Men moet niet wachten tot na de verkiezingen om werk te maken van die derde pijler: de culturele bovenbouw. Ook daar heeft LDD een unieke rol te spelen die niet haaks hoeft te staan op de insteek van Vlaams Belang. Terwijl Vlaams Belang terecht blijft hameren op de nagel van de islamisering en het grenzeloze Europa, kan LDD in de geest van Lode Claes het vraagstuk aansnijden over het gebrek aan een Vlaamse elite. Een economische en culturele bovenlaag die als drager van een nieuw Vlaanderen gestalte kan geven aan een wezenlijke Vlaamse identiteit die, in het ijle kosmopolitisme van minister-president Bourgeois en de N-VA, is verwaterd tot gesubsidieerde barbecues en een pleidooi voor een officiële feestdag op 11 juli.

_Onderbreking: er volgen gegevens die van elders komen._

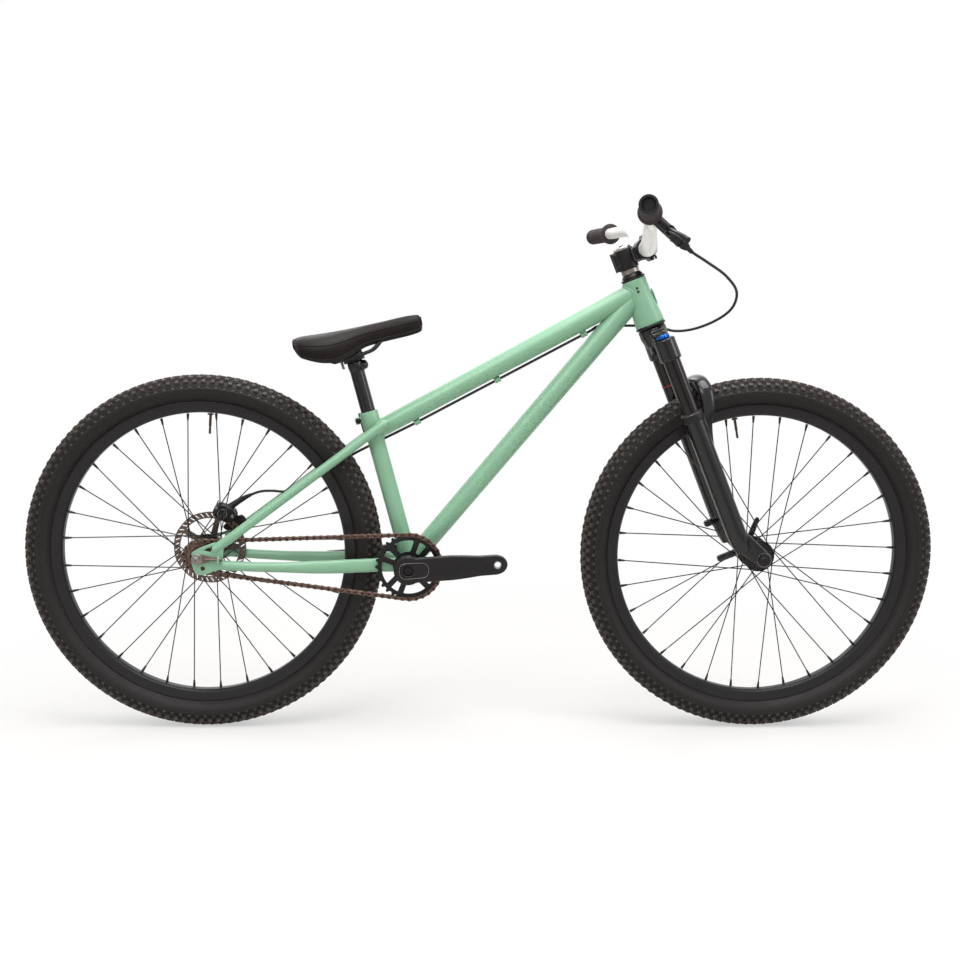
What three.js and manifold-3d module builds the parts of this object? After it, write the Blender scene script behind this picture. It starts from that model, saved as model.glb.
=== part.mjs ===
// Dirt jump bike, millimetres, +X towards the front wheel, +Y to the bike's left, +Z up.
// The origin lies on the floor, midway between the two wheels.
import * as THREE from 'three';
import { mergeVertices } from 'three/addons/utils/BufferGeometryUtils.js';
import Module from 'manifold-3d';

const wasm = await Module();
wasm.setup();

// Layout of the whole bike
const WHEELBASE = 1048.5;
const TYRE_RADIUS = 336;
const TYRE_WIDTH = 56;
const TYRE_CLEARANCE = 31.5;
const BOTTOM_BRACKET_DROP = 18.6;
const FORK_TYRE_SPACE = 142.82;
const FORK_RAKE = 34.71;
const HEAD_ANGLE = THREE.MathUtils.degToRad(68.04);
const SEAT_ANGLE = THREE.MathUtils.degToRad(74.9);
const REST_CRANK_ANGLE = THREE.MathUtils.degToRad(4.2);
const SADDLE_TILT = THREE.MathUtils.degToRad(11.5);
const RAIL_TILT = THREE.MathUtils.degToRad(18.5);

// Fits: between pieces that touch, between pieces that turn or slide, and past what a cut goes through
const SEAT_GAP = 0.3;
const RUNNING_GAP = 0.06;
const CUT_OVERRUN = 6;
const RUB_GAP = 1;

// How many flat sides round shapes have
const WHEEL_SIDES = 32;
const FIT_SIDES = 12;
const TUBE_SIDES = 12;
const THIN_SIDES = 10;
const SMALL_SIDES = 8;
const RAIL_SIDES = 6;

// Frame tubes
const TOP_TUBE_REAR_RADIUS = 16.6;
const TOP_TUBE_FRONT_RADIUS = 19.4;
const TOP_TUBE_DROP = 39.5;
const TOP_TUBE_FRONT_HEIGHT = 69;
const DOWN_TUBE_REAR_RADIUS = 17.4;
const DOWN_TUBE_FRONT_RADIUS = 19.2;
const DOWN_TUBE_FRONT_HEIGHT = 62;
const SEAT_TUBE_RADIUS = 16;
const SEAT_TUBE_COLLAR_RADIUS = 17.6;
const SEAT_TUBE_COLLAR_LENGTH = 34;
const SEAT_TUBE_LENGTH = 297;
const HEAD_TUBE_LENGTH = 89;
const HEAD_TUBE_TOP_RADIUS = 22.5;
const HEAD_TUBE_BOTTOM_RADIUS = 27.5;
const HEAD_TUBE_WALL = 4;
const STAY_RADIUS = 8.6;
const STAY_STEPS = 8;
const STAY_EYE_SHARE = 0.724;
const STAY_FOOT_FORWARD = 31;
const STAY_FOOT_RISE = 16.5;
const STAY_TOP_FORWARD = 28;
const STAY_TOP_RISE = 22.5;
const CHAINSTAY_RADIUS = 9;
const CHAINSTAY_YOKE_HEIGHT = 26;
const CHAINSTAY_YOKE_WIDTH = 14;
const BOTTOM_BRACKET_WIDTH = 73;
const BOTTOM_BRACKET_RADIUS = 20.5;
const BOTTOM_BRACKET_BORE_RADIUS = 16.8;

// Rear ends, and what closes on them
const REAR_HUB_WIDTH = 135;
const REAR_DROPOUT_THICKNESS = 6;
const REAR_DROPOUT_HEIGHT = 60;
const REAR_AXLE_RADIUS = 5;
const REAR_SLOT_DEPTH = 16;
const REAR_NUT_RADIUS = 8.6;
const REAR_NUT_LENGTH = 9;
const TENSIONER_THICKNESS = 2.5;
const TENSIONER_EYE_RADIUS = 8;
const TENSIONER_SCREW_RADIUS = 2.1;
const TENSIONER_REACH = 46;
const TENSIONER_LUG_LENGTH = 4;
const TENSIONER_HEAD_RADIUS = 4.2;
const TENSIONER_HEAD_LENGTH = 4;

// Seatpost and saddle
const SEATPOST_RADIUS = 13.6;
const SEATPOST_SHOWN = 99;
const SEATPOST_INSERTED = 110;
const SEATPOST_WALL = 2.2;
const SEATPOST_HEAD_RADIUS = 15.5;
const SEATPOST_HEAD_HEIGHT = 20;
const SEATPOST_CHIN_RADIUS = 12;
const SEATPOST_CHIN_FORWARD = 13;
const SEAT_BOLT_RADIUS = 2.6;
const SEAT_BOLT_HEAD_RADIUS = 5.4;
const SEAT_LUG_WIDTH = 20;
const SEAT_LUG_REACH = 12;
const SEAT_LUG_HEIGHT = 12;
const SADDLE_LENGTH = 238;
const SADDLE_WIDTH = 132;
const SADDLE_PAD_DEPTH = 21;
const SADDLE_SKIRT_DEPTH = 52;
const SADDLE_SHELL_THICKNESS = 4;
const SADDLE_RAIL_RADIUS = 3.5;
const SADDLE_RAIL_SPACING = 44;
const SADDLE_RAIL_DROP = 29;
const SADDLE_SIDE_SHARE = 0.45;
const SADDLE_TAIL_SHARE = 0.425;
const SADDLE_CLAMP_LENGTH = 40;
const SADDLE_CLAMP_HEIGHT = 14;
const SADDLE_CLAMP_BOLT_RADIUS = 3.2;

// Headset, stem and bar
const CUP_LIP_LENGTH = 5;
const UPPER_CUP_RADIUS = 23.2;
const LOWER_CUP_RADIUS = 28.4;
const CUP_SKIRT_LENGTH = 9;
const STEERER_RADIUS = 14.3;
const STEERER_WALL = 2.3;
const SPACER_RADIUS = 16.6;
const SPACER_LENGTH = 15.5;
const SPACER_CONE_RADIUS = 21;
const SPACER_CONE_LENGTH = 6;
const STEM_CLAMP_HEIGHT = 38;
const STEM_CLAMP_RADIUS = 19;
const STEM_LENGTH = 40;
const STEM_RISE = 5;
const STEM_BODY_WIDTH = 50;
const STEM_FACEPLATE_DEPTH = 8;
const STEM_CAP_RADIUS = 16.5;
const STEM_CAP_HEIGHT = 4;
const BAR_CLAMP_RADIUS = 15.9;
const BAR_GRIP_RADIUS = 11.1;
const BAR_WIDTH = 780;
const BAR_RISE = 45.5;
const BAR_BACKSWEEP = 54.5;
const BAR_CENTRE_HALF = 34;
const BAR_SHOULDER_PLACE = 122;
const GRIP_LENGTH = 128;
const GRIP_RADIUS = 15.8;
const GRIP_FLANGE_RADIUS = 21;
const GRIP_FLANGE_LENGTH = 5;
const GRIP_END_CAP = 4;

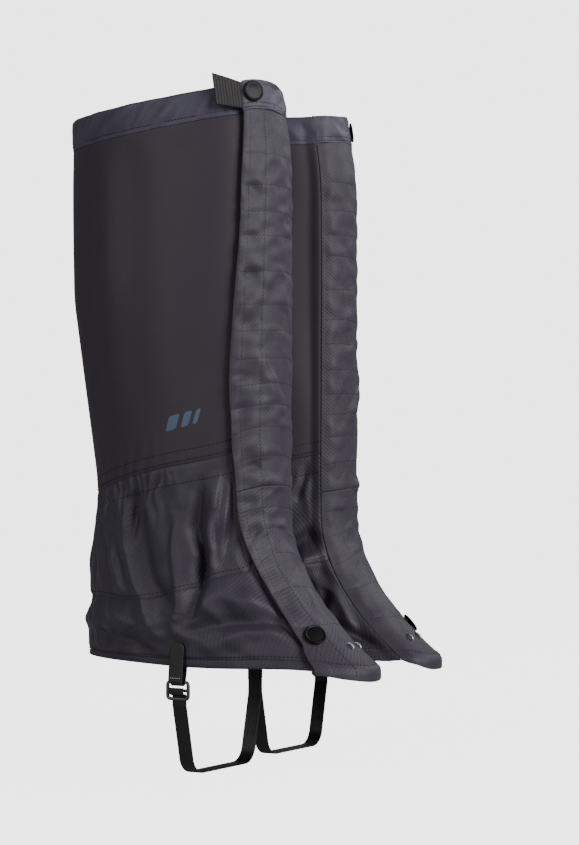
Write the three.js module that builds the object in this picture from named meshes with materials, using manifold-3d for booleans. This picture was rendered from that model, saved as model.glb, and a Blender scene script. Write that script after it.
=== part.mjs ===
// A pair of full-length hiking gaiters that close down the front, in millimetres.
// +Z is up and the toes point along -Y. The right gaiter lies at -X, the left one at +X.
// Z = 0 is the underside of the foot straps; X = 0 is midway between the two legs.
import * as THREE from 'three';
import { mergeVertices } from 'three/addons/utils/BufferGeometryUtils.js';
import Module from 'manifold-3d';

const wasm = await Module();
wasm.setup();

// ---- Driving dimensions -------------------------------------------------------------

const clearance = 0.3;          // air left between two pieces that lie on each other

// The pair
const legGap = 10;              // between the two gaiters where they are widest
const leftSetBack = 11;         // the left foot stands this far behind the right one

// Heights: a rise is measured up from the hem at the shin
const hemHeight = 76;           // underside of the foot strap to the hem
const coverHeight = 425;        // hem to rim
const crossRise = 77;           // seam between boot cover and ankle panel
const ankleRise = 160;          // ankle seam, the narrowest place
const calfRise = 295;           // widest place of the calf
const instepRise = 115;         // the front starts to run out over the instep here

// Front and back lines, measured forward from the leg axis, and half widths
const shinLine = 83;
const instepReach = 75;         // the hem runs this far ahead of the shin
const hemBack = -81;
const ankleBack = -71;
const calfBack = -94;
const topBack = -97;
const hemHalfWidth = 53;
const ankleHalfWidth = 50.5;
const calfHalfWidth = 56;
const topHalfWidth = 54.5;

// Seams drop towards the heel: fall for each millimetre behind the front line
const crossFall = 0.155;
const ankleFall = 0.19;
const calfFall = 0.12;
const topFall = 0.03;

// Cloth
const clothThickness = 1.2;
const tapeThickness = 1.1;      // hook or loop tape
const bandHeight = 22;          // satin band round the top
const bandWall = 0.9;
const bandChannel = 3.5;        // room inside the folded band
const elasticHeight = 15;
const elasticThickness = 1.5;
const ankleElasticHeight = 8;
const hemFold = 7;              // height of the turned hem
const hemThickness = 1.8;
const placketRise = 12;         // the placket stops short of the hem, behind the lace hook

// Front flap: its seam keeps one distance inside the leg's middle plane
const seamInset = 25;
const flapReachHem = 28;        // free edge, outside the middle plane
const flapReachAnkle = 35;
const flapReachTop = 29;
const upperFlapRise = 155;      // the upper flap hinges above this
const lowerFlapRise = 92;       // the lower flap hinges below this

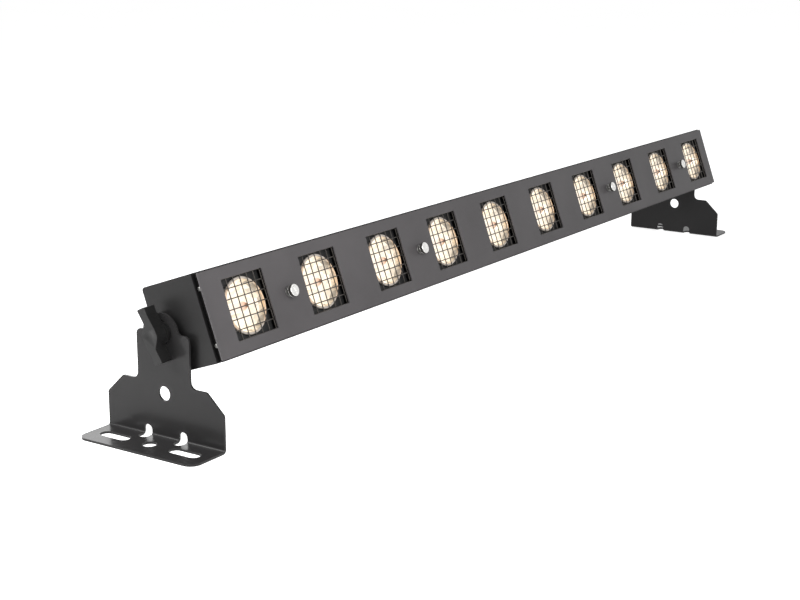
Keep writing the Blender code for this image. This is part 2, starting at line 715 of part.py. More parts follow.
def make_end_screws():
    """Small screws in the groove at each end, through the cap's lip into the carrier."""
    for side, word in ((-1.0, "left"), (1.0, "right")):
        profile = [
            (0.0, side * (SCREW_SEAT_X + SCREW_HEAD)),
            (0.6 * SCREW_HEAD_RADIUS, side * (SCREW_SEAT_X + SCREW_HEAD)),
            (SCREW_HEAD_RADIUS, side * (SCREW_SEAT_X + 0.4 * SCREW_HEAD)),
            (SCREW_HEAD_RADIUS, side * SCREW_SEAT_X),
            (SCREW_SHANK_RADIUS, side * SCREW_SEAT_X),
            (SCREW_SHANK_RADIUS, side * (SCREW_SEAT_X - SCREW_REACH)),
            (0.0, side * (SCREW_SEAT_X - SCREW_REACH)),
        ]
        mesh = turned(profile, 10, "X")
        for z, level in zip(screw_heights(), ("upper", "lower")):
            place(f"end_screw_{word}_{level}", mesh, NICKEL, HOUSING, (0.0, SCREW_Y, z), smooth=35)


def bracket_face():
    """Outline of a bracket's upright plate in Y and Z, from its right foot over the dome to its left foot."""
    lift = SHOULDER_RISE + DOME_FILLET
    reach = math.sqrt((DOME_RADIUS + DOME_FILLET) ** 2 - lift**2)
    slope = math.degrees(math.atan2(lift, reach))
    half = rounded(
        [
            (BRACKET_HALF_WIDTH, -CUT_PAST, 0.0),
            (BRACKET_HALF_WIDTH, BRACKET_SIDE_HEIGHT, BRACKET_CORNER),
            (STEP_HALF_WIDTH, STEP_HEIGHT, BRACKET_CORNER),
            (NECK_HALF_WIDTH, STEP_HEIGHT, NECK_FILLET),
            (NECK_HALF_WIDTH, SHOULDER_HEIGHT, SHOULDER_CORNER),
            (0.0, SHOULDER_HEIGHT, 0.0),
            (0.0, -CUT_PAST, 0.0),
        ]
    )[:-2]
    half += arc((reach, SHOULDER_HEIGHT + DOME_FILLET), DOME_FILLET, 270.0, 180.0 + slope, 3)
    dome = arc((0.0, PIVOT_HEIGHT), DOME_RADIUS, slope, 180.0 - slope, 12)
    return half + dome[1:-1] + [(-y, z) for y, z in reversed(half)]


def bracket_blank(side):
    """Sheet strip folded at the foot, wider than the bracket, with a round bend."""
    top = PIVOT_HEIGHT + DOME_RADIUS + CUT_PAST
    section = rounded(
        [
            (side * BRACKET_INNER_X, 0.0, BRACKET_BEND + BRACKET_SHEET),
            (side * FLANGE_END_X, 0.0, 0.0),
            (side * FLANGE_END_X, BRACKET_SHEET, 0.0),
            (side * BRACKET_OUTER_X, BRACKET_SHEET, BRACKET_BEND),
            (side * BRACKET_OUTER_X, top, 0.0),
            (side * BRACKET_INNER_X, top, 0.0),
        ]
    )
    return sheet(section, [], 2 * BRACKET_HALF_WIDTH + CUT_PAST, "XZ", (0.0, 0.0, 0.0))


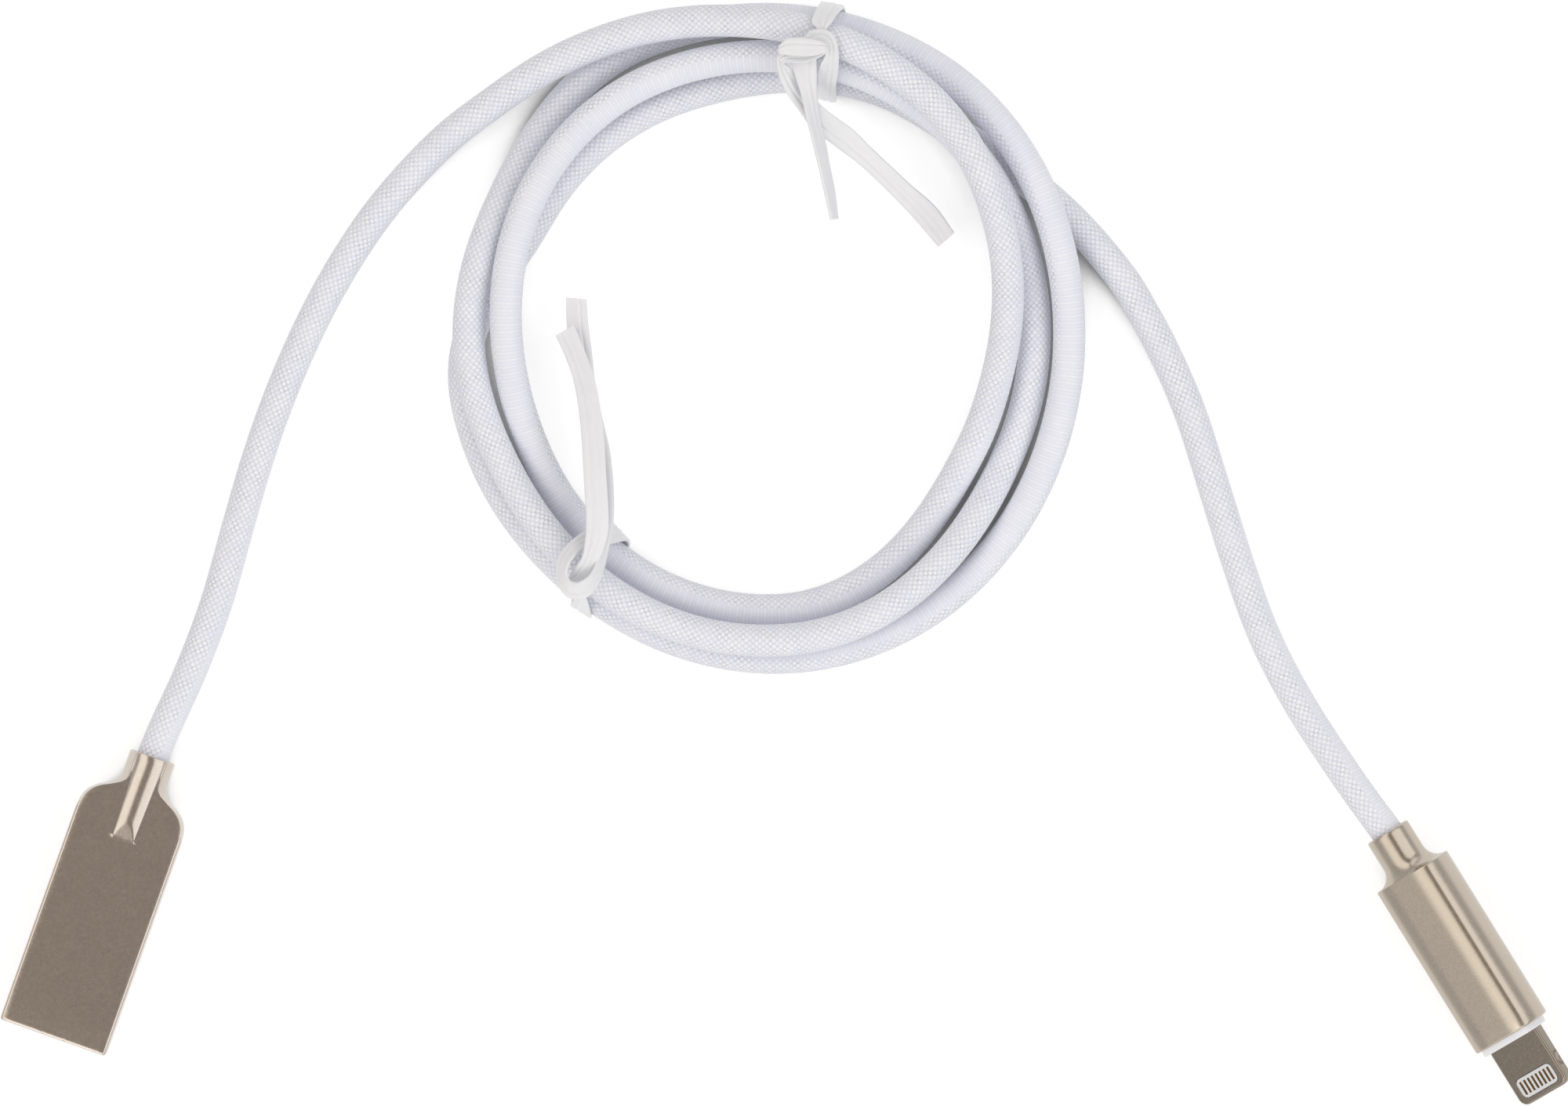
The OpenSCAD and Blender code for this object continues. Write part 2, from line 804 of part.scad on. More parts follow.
module top_tie() {
    color(white) tie_ribbon(tie_angles[0], top_tie_before, top_tie_after);
}

module top_tie_wire() {
    color(steel) tie_core(tie_angles[0], top_tie_before, top_tie_after);
}

module bottom_tie() {
    color(white) tie_ribbon(tie_angles[1], bottom_tie_before, bottom_tie_after);
}

module bottom_tie_wire() {
    color(steel) tie_core(tie_angles[1], bottom_tie_before, bottom_tie_after);
}

charger_plug_shell();
charger_plug_tongue();
charger_plug_contacts();
charger_plug_solder();
charger_plug_crimp();
charger_plug_filler();
charger_power_wire();
charger_ground_wire();
charger_data_plus_wire();
charger_data_minus_wire();
charger_lead();
cord_coil();
phone_lead();
phone_plug_barrel();
phone_plug_collar();
phone_plug_tab();
phone_plug_windows();
phone_plug_front_contacts();
phone_plug_back_contacts();
phone_plug_board();
phone_plug_chip();
phone_plug_capacitors();
phone_plug_solder();
phone_plug_crimp();
phone_plug_filler();
phone_power_wire();
phone_ground_wire();
phone_data_plus_wire();
phone_data_minus_wire();
top_tie();
top_tie_wire();
bottom_tie();
bottom_tie_wire();
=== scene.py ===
import bpy
import bmesh
import math
from mathutils import Matrix, Vector


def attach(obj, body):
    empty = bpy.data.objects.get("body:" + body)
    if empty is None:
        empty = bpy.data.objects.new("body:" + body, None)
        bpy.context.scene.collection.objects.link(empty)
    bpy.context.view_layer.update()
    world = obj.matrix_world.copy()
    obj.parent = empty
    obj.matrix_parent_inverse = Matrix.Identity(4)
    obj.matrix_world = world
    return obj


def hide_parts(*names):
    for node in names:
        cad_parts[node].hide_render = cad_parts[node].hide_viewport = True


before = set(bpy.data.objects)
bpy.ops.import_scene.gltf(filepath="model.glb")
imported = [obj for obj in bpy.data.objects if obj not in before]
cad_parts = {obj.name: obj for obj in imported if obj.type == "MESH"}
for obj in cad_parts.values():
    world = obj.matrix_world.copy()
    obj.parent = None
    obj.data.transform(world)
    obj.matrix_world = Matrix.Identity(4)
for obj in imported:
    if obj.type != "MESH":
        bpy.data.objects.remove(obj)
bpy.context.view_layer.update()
print("frame loaded:", len(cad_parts), "nodes")


# Small tools
def metres(point):
    return Vector(point[:3]) * 0.001


def clamp(value):
    return max(0.0, min(1.0, value))


def smooth(t):
    t = clamp(t)
    return t * t * (3 - 2 * t)


def blendTable(rows, x):
    # y over x, along straight lines through rows of (x, y)
    if x <= rows[0][0]:
        return rows[0][1]
    for (xa, ya), (xb, yb) in zip(rows, rows[1:]):
        if x <= xb:
            return ya + (yb - ya) * (x - xa) / (xb - xa)
    return rows[-1][1]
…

Hiermee kan LDD het culturele debat naar zich toe trekken, en de linkse hegemonie ter zake voor het eerst in de geschiedenis doorbreken. Met een pleidooi voor zo’n culturele bovenbouw, een Vlaamse hoogcultuur waarbinnen de sociale en economische vrijheden vorm gegeven zullen worden, kan men zich onderscheiden van zowel de links-liberalen, voor wie ‘vrijheid’ in de normatieve en culturele leegte zweeft, en de ‘moderne’ Vlaams-nationalisten, die hun identiteit willen enten op een al even waardenvrij kosmopolitisme. Deze unieke insteek herleidt alle problemen van Europa en de wereld in de 21e eeuw tot hun naakte essentie, terwijl de andere politieke families vastgeroest zitten in het morele vacuüm  van de 20e-eeuwse sociaaldemocratie.

Kortom: LDD heeft de mogelijkheden om een stevige en blijvende greep te krijgen op de politiek in België en Vlaanderen, maar moet daarvoor bereid zijn om fundamentele, abstractere kaarten te trekken dan tot nu toe het geval geweest is. LDD moet dus met andere woorden tot politiek wasdom komen. Dat zou een unicum zijn in de Vlaamse politieke geschiedenis, bovenal ter rechterzijde.